## 1.1. Linear Models

### 1.1.10. Bayesian Regression

Bayesian regression techniques can be used to include regularization parameters in the estimation procedure: the regularization parameter is not set in a hard sense but tuned to the data at hand.

This can be done by introducing [uninformative priors](https://en.wikipedia.org/wiki/Non-informative_prior#Uninformative_priors) over the hyper parameters of the model. The $\ell_2$
 regularization used in [Ridge regression and classification](https://scikit-learn.org/stable/modules/linear_model.html#ridge-regression) is equivalent to finding a maximum a posteriori estimation under a Gaussian prior over the coefficients $w$ with precision $\lambda^{-1}$. Instead of setting `lambda` manually, it is possible to treat it as a random variable to be estimated from the data.

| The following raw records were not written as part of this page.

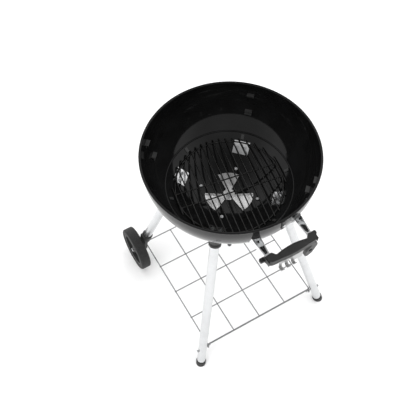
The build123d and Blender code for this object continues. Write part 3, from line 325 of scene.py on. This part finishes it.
SHELF_WIRE = 2.0 * MM
SHELF_HALF_X = 226.2 * MM
SHELF_HALF_Y = 248 * MM
SHELF_CELLS = 4
SHELF_CROSSING_HEIGHT = 92.25 * MM
REAR_CROSSING_HEIGHT = 95.8 * MM
WELD_SIZE = (1.25 * SHELF_WIRE, 1.25 * SHELF_WIRE, 0.75 * SHELF_WIRE)
REAR_WELD_SIZE = (1.25 * SHELF_WIRE, 1.2 * SHELF_WIRE, 0.7 * SHELF_WIRE)


def make_shelf_welds():
    """One flattened weld where each pair of shelf wires crosses."""
    shape = bmesh.new()
    step_x = 2 * SHELF_HALF_X / SHELF_CELLS
    step_y = 2 * SHELF_HALF_Y / SHELF_CELLS
    for column in range(SHELF_CELLS + 1):
        x = -SHELF_HALF_X + column * step_x
        for row in range(SHELF_CELLS):
            place = Vector((x, -SHELF_HALF_Y + row * step_y, SHELF_CROSSING_HEIGHT))
            add_nugget(shape, place, WELD_SIZE, 0.3 * column + 0.7 * row)
        rear = Vector((x, SHELF_HALF_Y - 0.3 * SHELF_WIRE, REAR_CROSSING_HEIGHT))
        add_nugget(shape, rear, REAR_WELD_SIZE, 0.5 * column)
    finish_piece("shelf_welds", shape, wire_plating, "frame")


GRATE_TURN = math.radians(-9.7)
GRATE_BAR_PAIRS = 9
GRATE_BAR_PITCH = 21.2 * MM
GRATE_RING_RADIUS = 178.7 * MM
GRATE_CROSS_OFFSET = 27 * MM
GRATE_WELD_HEIGHT = 681.9 * MM
GRATE_WELD_SIZE = (2.7 * MM, 3.0 * MM, 1.6 * MM)


def make_grate_welds():
    """Welds where the grate's bars cross its ring and its two cross-bars."""
    shape = bmesh.new()
    spin = Matrix.Rotation(GRATE_TURN, 3, "Z")
    for number in range(GRATE_BAR_PAIRS):
        x = (number + 0.5) * GRATE_BAR_PITCH
        on_ring = math.sqrt(max(0.0, GRATE_RING_RADIUS**2 - x**2))
        crossings = (-on_ring, -GRATE_CROSS_OFFSET, GRATE_CROSS_OFFSET, on_ring)
        for side in SIDES.values():
            for y in crossings:
                if on_ring > 0 and abs(y) <= on_ring:
                    place = spin @ Vector((side * x, y, 0))
                    place.z = GRATE_WELD_HEIGHT
                    add_nugget(shape, place, GRATE_WELD_SIZE, GRATE_TURN)
    finish_piece("grate_welds", shape, grate_steel, "charcoal_grate")


def add_ring(shape, centre, radius, width, thickness, segments=96):
    """A ring with a rounded section about the X axis, added to a bmesh."""
    rings = []
    section = 12
    for number in range(segments):
        angle = 2 * math.pi * number / segments
        points = []
        for step in range(section):
            around = 2 * math.pi * step / section
            out = radius + width * math.cos(around)
            points.append(
                shape.verts.new(
                    (
                        centre[0] + thickness * math.sin(around),
                        centre[1] + out * math.cos(angle),
                        centre[2] + out * math.sin(angle),
                    )
                )
            )
        rings.append(points)
    for number in range(segments):
        first, second = rings[number], rings[(number + 1) % segments]
        for step in range(section):
            after = (step + 1) % section
            shape.faces.new((first[step], first[after], second[after], second[step]))


WHEEL_OUTER_FACE = 288 * MM
LIP_RADIUS = 64.2 * MM
LIP_DEPTH = 3.6 * MM
LIP_SECTION = 1.5 * MM
SIDEWALL_RING_RADII = (69.5 * MM, 77.0 * MM)
SIDEWALL_RING_DEPTH = 0.75 * MM
SIDEWALL_RING_WIDTH = 1.0 * MM
SIDEWALL_RING_RISE = 0.7 * MM


def make_wheel_rims():
    """The thin lighter lip round each wheel's hub, and the raised rings on the tyre's side."""
    for side, sign in SIDES.items():
        low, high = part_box("wheel_hub_" + side)
        centre_y = (low.y + high.y) / 2
        centre_z = (low.z + high.z) / 2
        outer_face = sign * WHEEL_OUTER_FACE
        lip_centre = (outer_face - sign * LIP_DEPTH, centre_y, centre_z)
        shape = bmesh.new()
        add_ring(shape, lip_centre, LIP_RADIUS, LIP_SECTION, LIP_SECTION)
        finish_piece("wheel_lip_" + side, shape, hub_lip_plastic, side + "_wheel")
        ring_centre = (outer_face - sign * SIDEWALL_RING_DEPTH, centre_y, centre_z)
        shape = bmesh.new()
        for radius in SIDEWALL_RING_RADII:
            add_ring(shape, ring_centre, radius, SIDEWALL_RING_WIDTH, SIDEWALL_RING_RISE)
        finish_piece("wheel_sidewall_rings_" + side, shape, tyre, side + "_wheel")


make_shelf_welds()
make_grate_welds()
make_wheel_rims()


# ---- floor, light and camera ---------------------------------------------------------
FLOOR_HALF_WIDTH = 12.0
LIGHT_TARGET = Vector((0, 0, 0.6))
SENSOR_WIDTH = 36.0
LENS = 67.56
CAMERA_PLACE = (-0.7493, -1.1534, 2.8576)
CAMERA_DIRECTION = Vector((0.2551, 0.4405, -0.8607))
ROOM_LEVELS = [(0.0, 0.9), (0.62, 1.0), (0.82, 0.80), (0.93, 0.30), (1.0, 0.22)]
SCREEN_DIRECTION = (-0.40, -0.70, 0.59)
SCREEN_EDGE = (0.45, 0.90)
SCREEN_LEVEL = 0.62


def make_floor():
    mesh = bpy.data.meshes.new("studio_floor")
    half = FLOOR_HALF_WIDTH
    corners = [(-half, -half, 0), (half, -half, 0), (half, half, 0), (-half, half, 0)]
    mesh.from_pydata(corners, [], [(0, 1, 2, 3)])
    floor = bpy.data.objects.new("studio_floor", mesh)
    bpy.context.scene.collection.objects.link(floor)
    s = Shader("studio_floor")
    s.base(s.colours(s.noise(400, detail=2), [(0.3, grey(0.94)), (0.7, grey(0.96))]))
    s.rough(s.remap(s.noise(90, detail=2), 0.3, 0.7, 0.85, 0.95))
    mesh.materials.append(s.material)


def make_light(name, place, size, power):
    """A round soft light that lights surfaces but isn't mirrored in them."""
    data = bpy.data.lights.new(name, "AREA")
    data.shape = "DISK"
    data.size = size
    data.energy = power
    light = bpy.data.objects.new(name, data)
    light.location = place
    light.visible_glossy = False
    light.rotation_euler = (LIGHT_TARGET - Vector(place)).to_track_quat("-Z", "Y").to_euler()
    bpy.context.scene.collection.objects.link(light)


def make_camera():
    data = bpy.data.cameras.new("studio_camera")
    data.sensor_width = SENSOR_WIDTH
    data.lens = LENS
    camera = bpy.data.objects.new("studio_camera", data)
    camera.location = CAMERA_PLACE
    camera.rotation_euler = CAMERA_DIRECTION.to_track_quat("-Z", "Y").to_euler()
    bpy.context.scene.collection.objects.link(camera)
    bpy.context.scene.camera = camera


def make_world():
    """A pale room with white walls, a darker ceiling and a dim screen high behind the camera."""
    world = bpy.data.worlds.new("studio")
    world.use_nodes = True
    tree = world.node_tree
    background = tree.nodes["Background"]
    direction = tree.nodes.new("ShaderNodeTexCoord").outputs["Generated"]
    height = tree.nodes.new("ShaderNodeSeparateXYZ")
    tree.links.new(direction, height.inputs["Vector"])
    ramp = tree.nodes.new("ShaderNodeValToRGB")
    ramp.color_ramp.interpolation = "B_SPLINE"
    while len(ramp.color_ramp.elements) < len(ROOM_LEVELS):
        ramp.color_ramp.elements.new(0.5)
    for element, (position, level) in zip(ramp.color_ramp.elements, ROOM_LEVELS):
        element.position = position
        element.color = (level, level, level, 1.0)
    tree.links.new(height.outputs["Z"], ramp.inputs["Fac"])
    towards_screen = tree.nodes.new("ShaderNodeVectorMath")
    towards_screen.operation = "DOT_PRODUCT"
    towards_screen.inputs[1].default_value = SCREEN_DIRECTION
    tree.links.new(direction, towards_screen.inputs[0])
    screen = tree.nodes.new("ShaderNodeMapRange")
    screen.interpolation_type = "SMOOTHSTEP"
    screen.inputs["From Min"].default_value = SCREEN_EDGE[0]
    screen.inputs["From Max"].default_value = SCREEN_EDGE[1]
    screen.inputs["To Min"].default_value = 1.0
    screen.inputs["To Max"].default_value = SCREEN_LEVEL
    tree.links.new(towards_screen.outputs["Value"], screen.inputs["Value"])
    shaded = tree.nodes.new("ShaderNodeVectorMath")
    shaded.operation = "SCALE"
    tree.links.new(ramp.outputs["Color"], shaded.inputs["Vector"])
    tree.links.new(screen.outputs["Result"], shaded.inputs["Scale"])
    tree.links.new(shaded.outputs["Vector"], background.inputs["Color"])
    background.inputs["Strength"].default_value = 1.0
    bpy.context.scene.world = world


bpy.context.scene.view_settings.view_transform = "Standard"
make_floor()
make_world()
make_light("overhead_softbox", (0.3, 0.2, 4.2), 6.0, 205)
make_light("left_softbox", (-3.0, -1.0, 2.4), 1.8, 28)
make_camera()
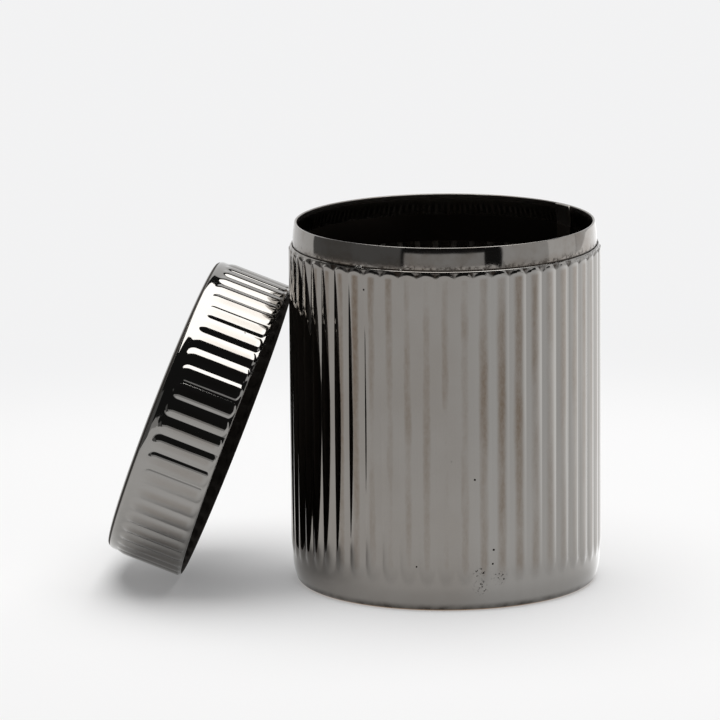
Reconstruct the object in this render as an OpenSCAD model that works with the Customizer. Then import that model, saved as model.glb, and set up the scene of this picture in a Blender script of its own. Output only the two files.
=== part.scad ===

To obtain a fully probabilistic model, the output $y$ is assumed to be Gaussian distributed around $Xw$:

$$p(y|X, w, \alpha) = \mathcal{N}(y|Xw, \alpha^{-1})$$

where $\alpha$ is again treated as a random variable that is to be estimated from the data.

The **advantages** of Bayesian Regression are:

- It adapts to the data at hand.
- It can be used to include regularization parameters in the estimation procedure.

The **disadvantages** of Bayesian regression include:

- Inference of the model can be time consuming.

$\textbf{References}$

- A good introduction to Bayesian methods is given in C. Bishop: Pattern Recognition and Machine learning
- Original Algorithm is detailed in the book `Bayesian learning for neural networks` by Radford M. Neal

#### 1.1.10.1. Bayesian Ridge Regression

[BayesianRidge](https://scikit-learn.org/stable/modules/generated/sklearn.linear_model.BayesianRidge.html#sklearn.linear_model.BayesianRidge) estimates a probabilistic model of the regression problem as described above. The prior for the coefficient $w$ is given by a spherical Gaussian:

$$p(w|\lambda) = \mathcal{N}(w|0, \lambda^{-1}I_p)$$

The priors over $\alpha$ and $\lambda$ are chosen to be [gamma distributions](https://en.wikipedia.org/wiki/Gamma_distribution), the conjugate prior for the precision of the Gaussian. The resulting model is called *Bayesian Ridge Regression*, and is similar to the classical [Ridge](https://scikit-learn.org/stable/modules/generated/sklearn.linear_model.Ridge.html#sklearn.linear_model.Ridge).